One example where the FTL phone argument cannot be applied is the popular argument that violations of Bell's inequality cannot be used to construct an FTL phone.
Price (arXiv:gr-qc/9406028, abstract): Bell's theorem depends on the assumption that hidden variables are not influenced by future measurement settings. ... The suggestion [that this assumption is invalid] has generally been regarded as outlandish ... This paper argues that thereis surprisingly little justification for this reaction.
(p.10) ... Hidden variables are thus dependent on the fate of the agents concerned ... Unlike ... instantaneous action-at-a-distance, this advanced action proposal does not conflict with special relativity. This is because the point at which the twins become coupled ... lies within the light-cones of both their later interrogations. The effect is not instantaneous and not at a space-like distance.
Of course, if we introduce an influence backward in time, from future measurement settings, we can explain, in a similar way, an FTL phone too. At least I cannot see any difference.
Alice: Correlation is not causation. All what we observe are (quite weird, I agree) correlations between the decisions of the experimenters and the results of the experiments.
But how do we establish that these weird correlations really exist? We establish this only later, by comparison, and we use for this purpose classical, non-FTL channels.
Ilja: Correlation is not causation for the phone too. All what we observe are (quite weird without assuming FTL, I agree) correlations between the decisions of the experimenters (some words) on one side and the results of the experiments (the sound waves we hear on the other side).
But how do we establish that these weird correlations really exist? We establish this only later, by comparison, and we use for this purpose other channels.
Notes: Indeed, what else would prove that the phone is not a fake? Assume there are some sound bytes which Alice is able to create and Bob would accept as a proof once he hears them. Why should a deceiver on Bobs side be unable to create similar information to fake Alices message? Only to compare Alices input and Bobs observation later, using classical, reliable information transfer channels, gives us certainty that the phone is not a fake.
Bell (Speakable and unspeakable in quantum mechanics, Cambridge 1993, p.154): ... it may be that it is not permissible to regard the experimental settings a and b ... as independent variables, as we did. ... Now even if we arranged that a and b are generated by apparently random radioactive devices, housed in separate boxes and thickly shielded, or by Swiss national lottery machines, or by elaborate computer programs, or by apparently free willed experimental physicists, or by combinations of all of these, we cannot be sure that a and b are not significantly influenced by the same factors l that influence A and B ... Apparently separate parts of the world would be deeply and conspiratorically entangled, and our free will would be entangled with them.
This argument may be applied immediately to the FTL phone. No necessity to change even a single word.
Alice: We have a theory which describes this: QFT. And in this theory we have no FTL effects.
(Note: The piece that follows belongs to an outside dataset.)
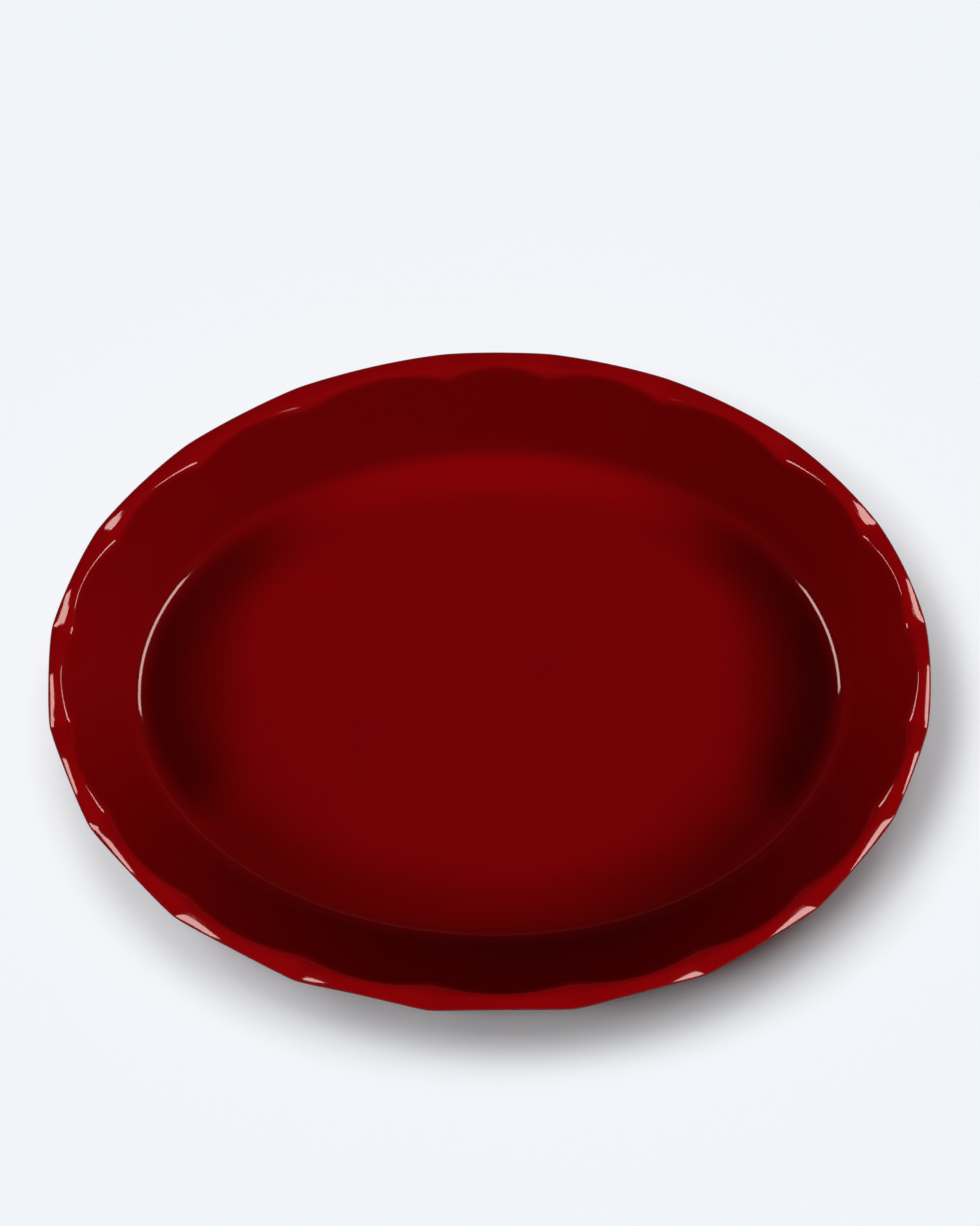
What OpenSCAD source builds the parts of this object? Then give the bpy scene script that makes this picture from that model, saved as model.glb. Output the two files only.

Ilja: The world where the FTL phone exists is a hypothetical one. Let's specify this hypothetical world in a little bit more detail.
Let's start with a description how the FTL phone in this world really works. We assume that there exists some complex field P(x,t) which follows the classical Laplace equation as in Newtonian theory for the gravitational potential. Therefore, it distributes information over the whole universe immediately. But it interacts with usual visible matter only in some weak way. All we can observe via the weak interactions is some probability distribution which equals |P^2(x,t)|, but not P(x,t) itself.
Scientists in our hypothetical world are influenced by positivistic argumentation, and because they cannot measure P(x,t) they deny the reality of P(x,t). They accept P(x,t) (as well as the Laplace equation for it) only as a mathematical tool which allows to compute the probability distributions |P^2(x,t)|. (Similarities with existing theories are not really accidental.)
Based on this theory these scientist can, as well, make similar claims. They have a theory which describes the phone. And this theory does not make any claims about what really happens. It restricts itself to the prediction of probabilities. These probabilities it predicts successfully.
As long as we do not look at the mathematical differences between the two theories, the FTL phone argument works. More interesting is that it works also for some arguments supported with mathematics.
For example, attempts to prove that the FTL phone is really a causal influence may be based on properties of the P-theory as described here, for example the non-local character of the equation for P. Such attempts probably do not survive the FTL phone test because similar arguments based on pilot wave theory are possible too:
What does not take over to our P-theory is the locality theorem of QFT. Operators defined for space-like separated spacetime points commute. This makes it impossible to use QFT devices to send information FTL. Thus, we are back to the basic property which distinguishes EPRB devices and the FTL phone.
Typical verbal descriptions about how the MWI explains the correlation (which involve various splits of the universe) do not seem to be specific enough to distinguish between EPR and an FTL phone. Why not talk about FTL phones using "splitting universes" and name this "explanation"? You can be quite sure, given the absence of any equations in many worlds, together with the problems of many worlds to incorporate a reasonable notion of probability into the theory, that you will never meet a many worlds argument specific enough to distinguish a violation of Bell's inequality from an FTL phone.
Similar remarks. If we have an FTL phone we can also describe it using expressions containing "consistent histories". I have never seen a presentation of the argument which has been detailed enough to understand why the "consistent histories explanation" explains EPR without FTL but a similar talk about an FTL phone not.